Lasers have output energy/power for a given wavelength expressed milliwatts or watts.

You have beam visibility wrong also --whatever you come up with is wrong as you are missing fundamentally why a "beam " is visible at all. You are mixing apples and oranges, your perception with the physical reality of what lasers are and do, leaving out the fundamental realities of lasers independent of any person observing their environment visually.
Laser beam visibility is not a matter of output power or wavelength.
A "laser beam" is invisible in a vacuum regardless of wavelength or power/energy.

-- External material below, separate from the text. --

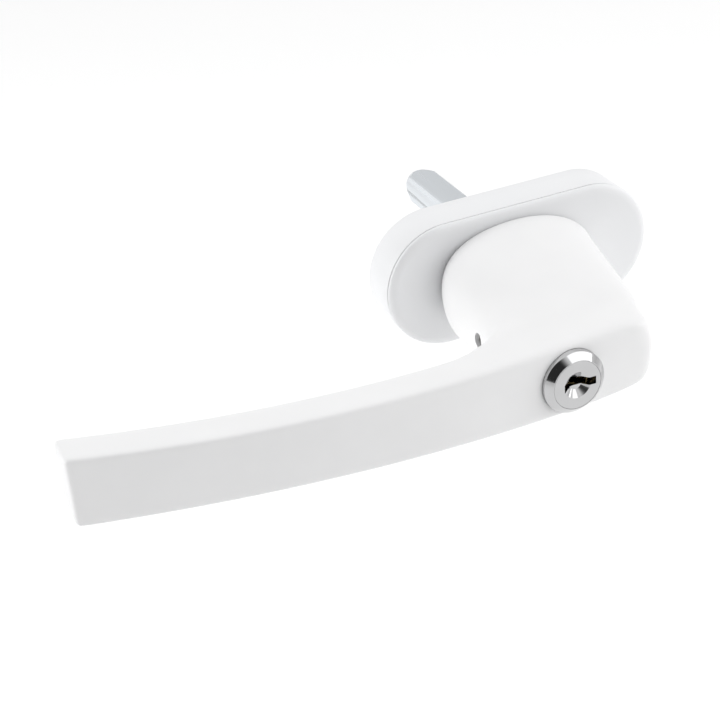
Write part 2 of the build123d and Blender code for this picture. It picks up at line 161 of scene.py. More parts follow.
handle_middle = (Vector(cad_low) + Vector(cad_high)) / 2
soft_box("main_box", (0.75, -0.50, 0.80), handle_middle, size=1.3, watts=5.6)
soft_box("right_box", (1.38, -0.55, 0.20), handle_middle, size=0.5, watts=1.2)
soft_box("left_box", (-1.35, 0.46, 0.36), handle_middle, size=0.8, watts=8.0)

tent = bpy.data.worlds.new("light_tent")
bpy.context.scene.world = tent
tent.use_nodes = True
tent_nodes = tent.node_tree.nodes
tent_links = tent.node_tree.links
tent_direction = tent_nodes.new("ShaderNodeTexCoord")
towards_dark = tent_nodes.new("ShaderNodeVectorMath")
towards_dark.operation = "DOT_PRODUCT"
towards_dark.inputs[1].default_value = TENT_DARK_SIDE
falloff = tent_nodes.new("ShaderNodeMapRange")
falloff.interpolation_type = "SMOOTHSTEP"
falloff.inputs["From Min"].default_value = TENT_DARK_START
falloff.inputs["From Max"].default_value = TENT_DARK_FULL
falloff.inputs["To Min"].default_value = TENT_STRENGTH
falloff.inputs["To Max"].default_value = TENT_DARK_LEVEL
tent_links.new(tent_direction.outputs["Generated"], towards_dark.inputs[0])
tent_links.new(towards_dark.outputs["Value"], falloff.inputs["Value"])
far_side = tent_nodes.new("ShaderNodeMapRange")
far_side.inputs["From Min"].default_value = TENT_FAR_START
far_side.inputs["From Max"].default_value = TENT_FAR_END
far_side.inputs["To Min"].default_value = TENT_FAR_LEVEL
far_side.inputs["To Max"].default_value = 1.0
dimmed = tent_nodes.new("ShaderNodeMath")
dimmed.operation = "MULTIPLY"
tent_links.new(towards_dark.outputs["Value"], far_side.inputs["Value"])
tent_links.new(falloff.outputs["Result"], dimmed.inputs[0])
tent_links.new(far_side.outputs["Result"], dimmed.inputs[1])
tent_links.new(dimmed.outputs["Value"], tent_nodes["Background"].inputs["Strength"])
tent_nodes["Background"].inputs["Color"].default_value = (1, 1, 1, 1)
bpy.context.scene.view_settings.view_transform = "Standard"
print("lights:", [lamp.name for lamp in bpy.data.lights])

# %% [markdown]
# Every piece is made by the same few moves: add a primitive, go into edit mode, pick points,
# edges or faces by where they are, and push them with an operator. An operator works on all
# that is selected, so each new piece starts with nothing selected.

# %% Modelling helpers
# how far short of a plane a place may lie and still be picked as on it
NEARLY = 0.01


def at(x, depth, z=0.0):
    """A place from millimetres: a depth is counted from the mounting face towards the room."""
    return Vector((x, -depth, z)) * MM


def deselect_all():
    if bpy.context.object and bpy.context.object.mode != "OBJECT":
        bpy.ops.object.mode_set(mode="OBJECT")
    bpy.ops.object.select_all(action="DESELECT")


def open_edit(piece):
    """Opens one piece in edit mode, with nothing picked."""
    deselect_all()
    bpy.context.view_layer.objects.active = piece
    piece.select_set(True)
    bpy.ops.object.mode_set(mode="EDIT")
    bpy.context.tool_settings.mesh_select_mode = (True, False, False)
    bpy.ops.mesh.select_all(action="DESELECT")


def pick(piece, kind, test):
    """Selects the verts, edges or faces whose middle passes the test."""
    bpy.ops.mesh.select_all(action="DESELECT")
    bpy.context.tool_settings.mesh_select_mode = [kind == each for each in ("verts", "edges", "faces")]
    mesh = bmesh.from_edit_mesh(piece.data)
    for item in getattr(mesh, kind):
        if kind == "verts":
            middle = item.co
        elif kind == "edges":
            middle = (item.verts[0].co + item.verts[1].co) / 2
        else:
            middle = item.calc_center_median()
        if test(middle):
            item.select_set(True)
    mesh.select_flush_mode()
    bmesh.update_edit_mesh(piece.data)


def settle(piece):
    """Leaves edit mode and puts the piece's place into its mesh."""
    deselect_all()
    piece.select_set(True)
    bpy.context.view_layer.objects.active = piece
    bpy.ops.object.transform_apply(location=True, rotation=True, scale=True)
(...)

You never actually see the laser beam. What you see is the reflections from particles in the air called aerosols having a diameter significantly less than the wavelength of the light. That causes a beam to become visible. The more of these minute particles there are in the air the more visible" brighter" "the beam" appears to be.
Rayleigh scattering causes photons to be scattered in a roughly spherical manner around these particles. Some of the light is scattered forward (in the direction of the beam), a lesser amount is scattered to the sides and about the same amount that is scattered forward is scattered backwards towards the light source. This backwards scattering is why the beam is more visible to people standing near the a laser, than people standing some distance to the side.

Yeah, the visible spectrum runs from 400nm up to 700 nm. In between these two points are all the yellows, teal, orange, blues in most every color range, but being monochromatic they can't be combinations of wavelengths like purple. No one person's perceived color for a wavelength can be said to be a certain color as everyone perceives these wavelengths differently.